Copy the lines holding the word "with", all of them.

→ **Supplied data**
***

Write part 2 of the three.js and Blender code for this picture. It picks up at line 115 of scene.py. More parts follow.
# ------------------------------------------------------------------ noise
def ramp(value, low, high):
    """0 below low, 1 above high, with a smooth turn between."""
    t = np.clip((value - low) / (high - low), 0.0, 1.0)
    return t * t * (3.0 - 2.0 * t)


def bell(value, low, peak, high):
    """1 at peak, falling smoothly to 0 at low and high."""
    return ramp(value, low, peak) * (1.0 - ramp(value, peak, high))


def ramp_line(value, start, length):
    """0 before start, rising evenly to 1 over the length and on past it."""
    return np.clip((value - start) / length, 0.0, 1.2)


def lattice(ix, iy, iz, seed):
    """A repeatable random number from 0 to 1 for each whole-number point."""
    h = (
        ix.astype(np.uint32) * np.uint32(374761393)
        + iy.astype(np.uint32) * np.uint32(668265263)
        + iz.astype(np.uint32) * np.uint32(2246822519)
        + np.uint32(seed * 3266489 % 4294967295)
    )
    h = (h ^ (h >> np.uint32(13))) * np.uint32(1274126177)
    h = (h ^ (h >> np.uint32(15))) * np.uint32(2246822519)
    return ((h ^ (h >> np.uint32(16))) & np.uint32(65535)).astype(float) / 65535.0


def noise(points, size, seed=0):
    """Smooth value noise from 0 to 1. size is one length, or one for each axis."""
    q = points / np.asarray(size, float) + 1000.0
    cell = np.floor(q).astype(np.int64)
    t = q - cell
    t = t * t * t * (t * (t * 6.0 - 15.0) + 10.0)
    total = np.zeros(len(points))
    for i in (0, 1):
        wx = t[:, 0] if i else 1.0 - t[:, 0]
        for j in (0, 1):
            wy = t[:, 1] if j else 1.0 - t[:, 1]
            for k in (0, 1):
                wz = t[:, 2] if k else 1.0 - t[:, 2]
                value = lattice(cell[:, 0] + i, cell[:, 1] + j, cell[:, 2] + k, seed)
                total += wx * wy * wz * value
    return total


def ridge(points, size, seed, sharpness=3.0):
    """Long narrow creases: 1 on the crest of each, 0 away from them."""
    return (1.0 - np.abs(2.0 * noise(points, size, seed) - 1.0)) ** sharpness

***

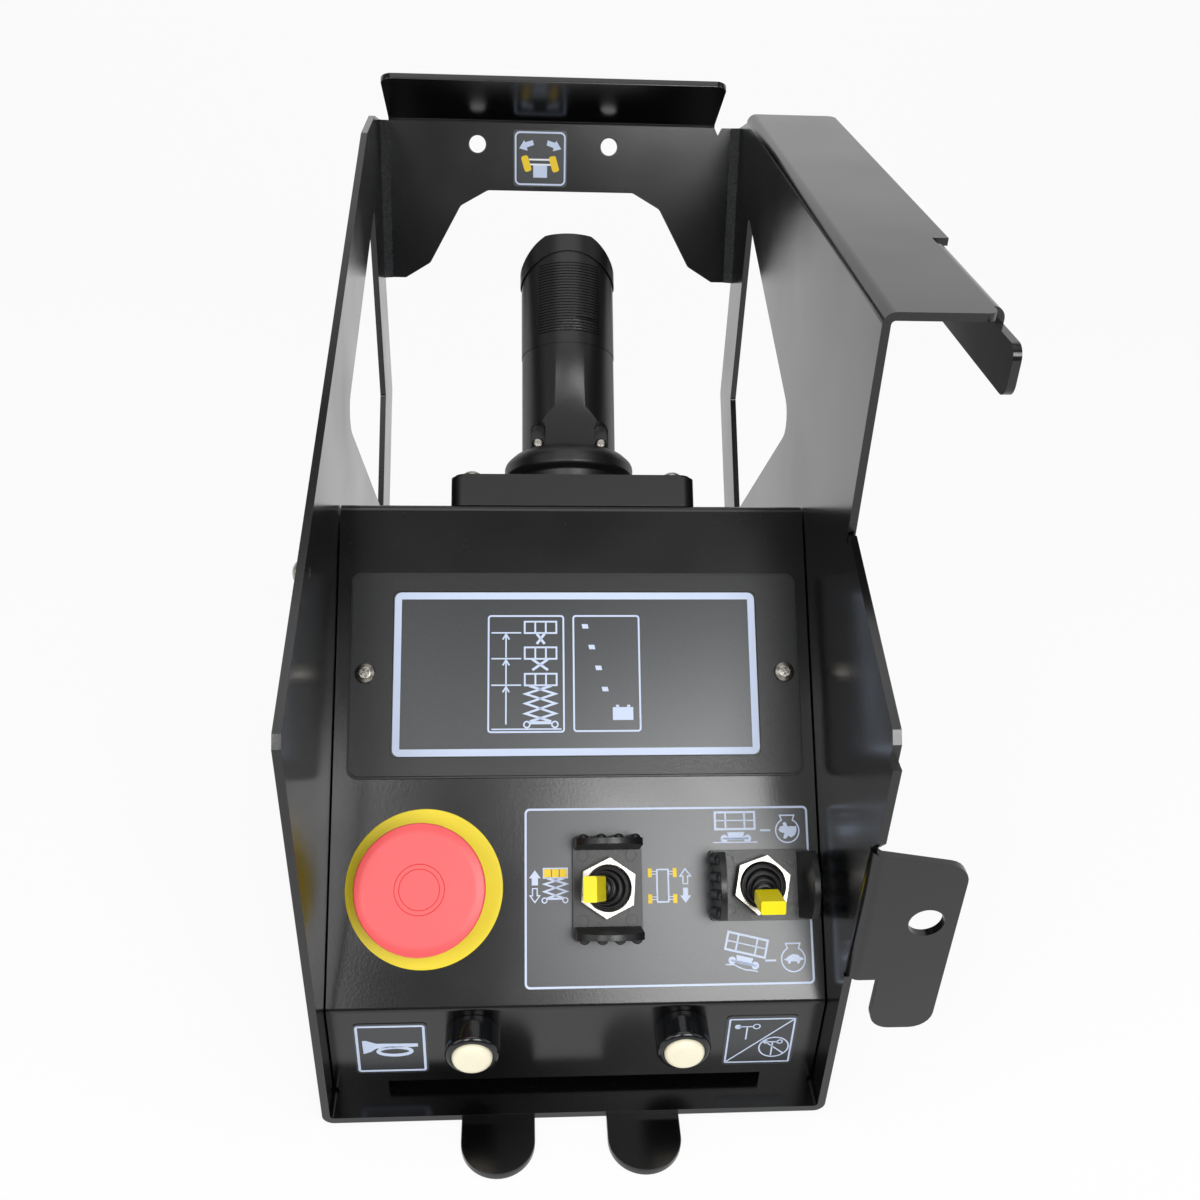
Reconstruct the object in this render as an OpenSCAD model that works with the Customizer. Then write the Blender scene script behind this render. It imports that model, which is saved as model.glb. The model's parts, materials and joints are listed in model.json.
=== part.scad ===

***

→ **Answer to the task**
    """0 below low, 1 above high, with a smooth turn between."""
Reconstruct the object in this render as an OpenSCAD model that works with the Customizer. Then write the Blender scene script behind this render. It imports that model, which is saved as model.glb. The model's parts, materials and joints are listed in model.json.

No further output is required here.